AIM OF THE TASK: Pick out every line that holds the string "rigid" and copy it.

MATERIAL TO PROCESS:
• • •
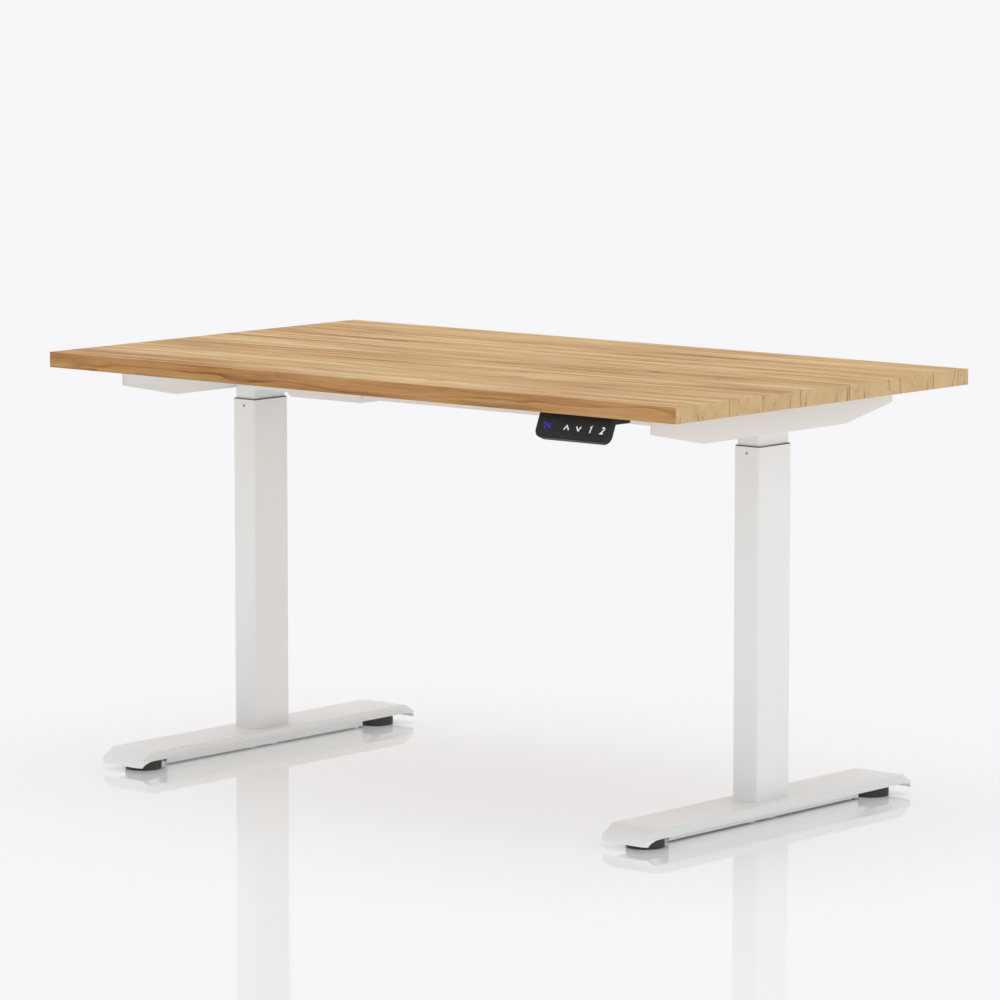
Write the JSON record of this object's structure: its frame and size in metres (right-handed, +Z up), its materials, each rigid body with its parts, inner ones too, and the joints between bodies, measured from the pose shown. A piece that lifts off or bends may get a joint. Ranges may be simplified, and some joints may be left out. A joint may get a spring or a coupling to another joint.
{
  "type": "height adjustable standing desk",
  "caption": "Height adjustable desk: wooden top on a white steel frame with telescoping legs, geared lifting drive, flat feet and a tilted push-button handset.",
  "frame": {"origin": "on the floor, under the middle of the desktop", "axes": "+X to the right along the desktop, -Y towards the user, +Z up"},
  "size_m": [1.4, 0.8, 0.737],
  "materials": {
    "wood": "satin",
    "white_paint": "satin",
    "bush_plastic": "matte",
    "glide_plastic": "matte",
    "motor_steel": "satin",
    "cast_alloy": "satin",
    "gear_brass": "satin",
    "gear_plastic": "satin",
    "steel": "satin",
    "zinc": "satin",
    "black_oxide": "satin",
    "board": "satin",
    "box_plastic": "matte",
    "window": "gloss",
    "face_plastic": "satin",
    "handset_plastic": "matte"
  },
  "bodies": {
    "left_base": {"outer_tube_left": "white_paint", "top_bush_left": "bush_plastic", "bush_screws_left": "black_oxide", "screw_tube_left": "steel", "screw_nut_left": "gear_plastic", "foot_cover_left": "white_paint", "foot_core_left": "white_paint", "foot_bolts_left": "zinc"},
    "top": {"desktop": "wood", "bracket_left": "white_paint", "bracket_right": "white_paint", "crossbeam": "white_paint", "motor_cover": "white_paint", "motor_body": "motor_steel", "motor_saddle": "cast_alloy", "saddle_screws": "zinc", "reducer_case": "cast_alloy", "reducer_lid": "cast_alloy", "inner_tube_left": "white_paint", "inner_tube_right": "white_paint", "lower_bush_left": "bush_plastic", "lower_bush_right": "bush_plastic", "gearbox_left": "cast_alloy", "gearbox_right": "cast_alloy", "screw_bearing_left": "steel", "screw_bearing_right": "steel", "frame_bolts": "zinc", "desk_screws": "zinc", "control_case": "box_plastic", "control_lid": "box_plastic", "control_board": "board", "power_inlet": "box_plastic", "handset_case": "handset_plastic", "handset_panel": "face_plastic", "handset_window": "window", "handset_board": "board"},
    "right_base": {"outer_tube_right": "white_paint", "top_bush_right": "bush_plastic", "bush_screws_right": "black_oxide", "screw_tube_right": "steel", "screw_nut_right": "gear_plastic", "foot_cover_right": "white_paint", "foot_core_right": "white_paint", "foot_bolts_right": "zinc"},
    "drive": {"drive_shaft": "steel", "bevel_pinions": "gear_brass", "shaft_gear": "gear_plastic"},
    "motor_rotor": {"motor_pinion": "gear_brass"},
    "left_screw": {"leadscrew_left": "steel", "bevel_gear_left": "gear_brass"},
    "right_screw": {"leadscrew_right": "steel", "bevel_gear_right": "gear_brass"},
    "key_up": {"key_up": "face_plastic"},
    "key_down": {"key_down": "face_plastic"},
    "key_one": {"key_one": "face_plastic"},
    "key_two": {"key_two": "face_plastic"},
    "glide_left_front": {"glide_left_front": "glide_plastic"},
    "glide_left_back": {"glide_left_back": "glide_plastic"},
    "glide_right_front": {"glide_right_front": "glide_plastic"},
    "glide_right_back": {"glide_right_back": "glide_plastic"}
  },
  "joints": [
    {"name": "lift", "type": "slide", "parent": "left_base", "child": "top", "axis": [0, 0, 1], "range_m": [-0.015, 0.445]},
    {"name": "right_lift", "type": "slide", "parent": "top", "child": "right_base", "axis": [0, 0, -1], "range_m": [-0.015, 0.445]},
    {"name": "shaft_turn", "type": "hinge", "parent": "top", "child": "drive", "pos_m": [0, 0, 0.678], "axis": [1, 0, 0], "range_deg": [-20040, 690]},
    {"name": "motor_turn", "type": "hinge", "parent": "top", "child": "motor_rotor", "pos_m": [-0.34, 0.02225, 0.66901], "axis": [1, 0, 0], "range_deg": [-1380, 40080]},
    {"name": "left_screw_turn", "type": "hinge", "parent": "top", "child": "left_screw", "pos_m": [-0.568, 0, 0.678], "axis": [0, 0, 1], "range_deg": [-690, 20040]},
    {"name": "right_screw_turn", "type": "hinge", "parent": "top", "child": "right_screw", "pos_m": [0.568, 0, 0.678], "axis": [0, 0, 1], "range_deg": [-690, 20040]},
    {"name": "level_left_front", "type": "slide", "parent": "left_base", "child": "glide_left_front", "axis": [0, 0, -1], "range_m": [-0.004, 0.005]},
    {"name": "level_left_back", "type": "slide", "parent": "left_base", "child": "glide_left_back", "axis": [0, 0, -1], "range_m": [-0.004, 0.005]},
    {"name": "level_right_front", "type": "slide", "parent": "right_base", "child": "glide_right_front", "axis": [0, 0, -1], "range_m": [-0.004, 0.005]},
    {"name": "level_right_back", "type": "slide", "parent": "right_base", "child": "glide_right_back", "axis": [0, 0, -1], "range_m": [-0.004, 0.005]},
    {"name": "press_up", "type": "slide", "parent": "top", "child": "key_up", "axis": [0, 0.9171, -0.3987], "range_m": [0, 0.0006], "stiffness_N_per_m": 1500, "springref_m": -0.0006},
    {"name": "press_down", "type": "slide", "parent": "top", "child": "key_down", "axis": [0, 0.9171, -0.3987], "range_m": [0, 0.0006], "stiffness_N_per_m": 1500, "springref_m": -0.0006},
    {"name": "press_one", "type": "slide", "parent": "top", "child": "key_one", "axis": [0, 0.9171, -0.3987], "range_m": [0, 0.0006], "stiffness_N_per_m": 1500, "springref_m": -0.0006},
    {"name": "press_two", "type": "slide", "parent": "top", "child": "key_two", "axis": [0, 0.9171, -0.3987], "range_m": [0, 0.0006], "stiffness_N_per_m": 1500, "springref_m": -0.0006}
  ],
  "couplings": [
    {"joint": "right_lift", "follows": "lift", "ratio": 1},
    {"joint": "left_screw_turn", "follows": "lift", "rad_per_m": 785.4},
    {"joint": "right_screw_turn", "follows": "lift", "rad_per_m": 785.4},
    {"joint": "shaft_turn", "follows": "lift", "rad_per_m": -785.4},
    {"joint": "motor_turn", "follows": "lift", "rad_per_m": 1570.8}
  ]
}
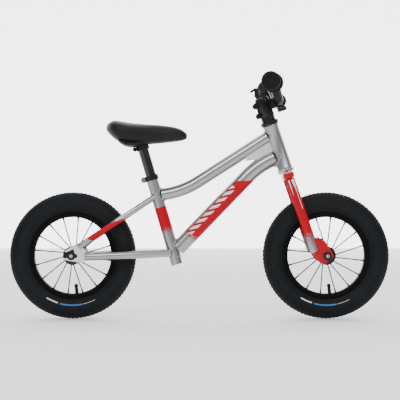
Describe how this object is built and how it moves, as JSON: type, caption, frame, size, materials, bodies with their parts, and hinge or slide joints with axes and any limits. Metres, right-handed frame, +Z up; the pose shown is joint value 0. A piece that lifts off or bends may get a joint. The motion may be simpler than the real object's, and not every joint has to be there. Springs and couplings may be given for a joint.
{
  "type": "balance bike",
  "caption": "Children's pedal-less balance bike with an aluminium frame, rigid fork, wide low-pressure tyres, riser bars with a bell, and a height-adjustable saddle.",
  "frame": {"origin": "on the ground, midway between the two wheel axles, in the bike's centre plane", "axes": "+X forwards, +Y to the rider's left, +Z up"},
  "size_m": [0.915, 0.4338, 0.5828],
  "materials": {
    "frame_silver": "brushed and clear-coated, bright",
    "steel": "zinc-plated",
    "red_paint": "gloss",
    "black_metal": "satin black",
    "tyre_rubber": "matte",
    "grip_rubber": "matte",
    "black_plastic": "matte",
    "saddle_cover": "synthetic leather, matte"
  },
  "bodies": {
    "frame": {"head_tube": "frame_silver", "seat_tube": "frame_silver", "top_tube": "frame_silver", "down_tube": "frame_silver", "chain_stay_right": "frame_silver", "seat_stay_right": "frame_silver", "dropout_right": "frame_silver", "chain_stay_left": "frame_silver", "seat_stay_left": "frame_silver", "dropout_left": "frame_silver", "throat_gusset": "frame_silver", "lower_gusset": "frame_silver", "lower_headset_cup": "frame_silver", "lower_headset_bearing": "steel", "upper_headset_cup": "black_metal", "upper_headset_bearing": "steel", "seat_clamp": "black_metal", "seat_clamp_bolt": "steel", "rear_axle": "steel", "rear_axle_nut_right": "black_metal", "rear_axle_nut_left": "black_metal"},
    "seat": {"seat_post": "black_metal", "saddle_base": "black_plastic", "saddle_cover": "saddle_cover", "saddle_clamp_bolt": "steel"},
    "fork": {"fork_crown": "red_paint", "steerer_tube": "steel", "crown_race": "frame_silver", "fork_leg_right": "red_paint", "fork_dropout_right": "red_paint", "fork_leg_left": "red_paint", "fork_dropout_left": "red_paint", "headset_cover": "black_metal", "stem": "black_metal", "stem_faceplate": "black_metal", "stem_pinch_bolt_upper": "steel", "faceplate_bolt_upper": "steel", "stem_pinch_bolt_lower": "steel", "faceplate_bolt_lower": "steel", "stem_top_cap": "black_metal", "front_axle": "steel", "front_axle_nut_right": "black_metal", "front_axle_nut_left": "black_metal"},
    "bars": {"handlebar": "black_metal", "grip_right": "grip_rubber", "grip_left": "grip_rubber", "bell_clamp": "black_plastic", "bell_dome": "black_metal"},
    "bell_lever": {"bell_lever": "black_plastic"},
    "front_wheel": {"front_tyre": "tyre_rubber", "front_inner_tube": "tyre_rubber", "front_rim": "black_metal", "front_hub_spokes": "steel", "front_valve": "black_metal"},
    "rear_wheel": {"rear_tyre": "tyre_rubber", "rear_inner_tube": "tyre_rubber", "rear_rim": "black_metal", "rear_hub_spokes": "steel", "rear_valve": "black_metal"}
  },
  "joints": [
    {"name": "rear_wheel_spin", "type": "hinge", "parent": "frame", "child": "rear_wheel", "pos_m": [-0.305, 0, 0.1525], "axis": [0, 1, 0], "continuous": true},
    {"name": "steering", "type": "hinge", "parent": "frame", "child": "fork", "pos_m": [0.27827, 0, 0.1525], "axis": [-0.3223, 0, 0.9466], "continuous": true},
    {"name": "front_wheel_spin", "type": "hinge", "parent": "fork", "child": "front_wheel", "pos_m": [0.305, 0, 0.1525], "axis": [0, 1, 0], "continuous": true},
    {"name": "bar_roll", "type": "hinge", "parent": "fork", "child": "bars", "pos_m": [0.19097, 0, 0.52377], "axis": [0, 1, 0], "range_deg": [-15, 15]},
    {"name": "seat_height", "type": "slide", "parent": "frame", "child": "seat", "axis": [-0.284, 0, 0.9588], "range_m": [-0.055, 0.03]},
    {"name": "bell_lever_press", "type": "hinge", "parent": "bars", "child": "bell_lever", "pos_m": [0.15535, -0.088, 0.5337], "axis": [0, -1, 0], "range_deg": [0, 20], "stiffness_Nm_per_rad": 0.05, "springref_deg": -5.73}
  ]
}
• • •
RESULT OF THE TASK:
Write the JSON record of this object's structure: its frame and size in metres (right-handed, +Z up), its materials, each rigid body with its parts, inner ones too, and the joints between bodies, measured from the pose shown. A piece that lifts off or bends may get a joint. Ranges may be simplified, and some joints may be left out. A joint may get a spring or a coupling to another joint.
  "caption": "Children's pedal-less balance bike with an aluminium frame, rigid fork, wide low-pressure tyres, riser bars with a bell, and a height-adjustable saddle.",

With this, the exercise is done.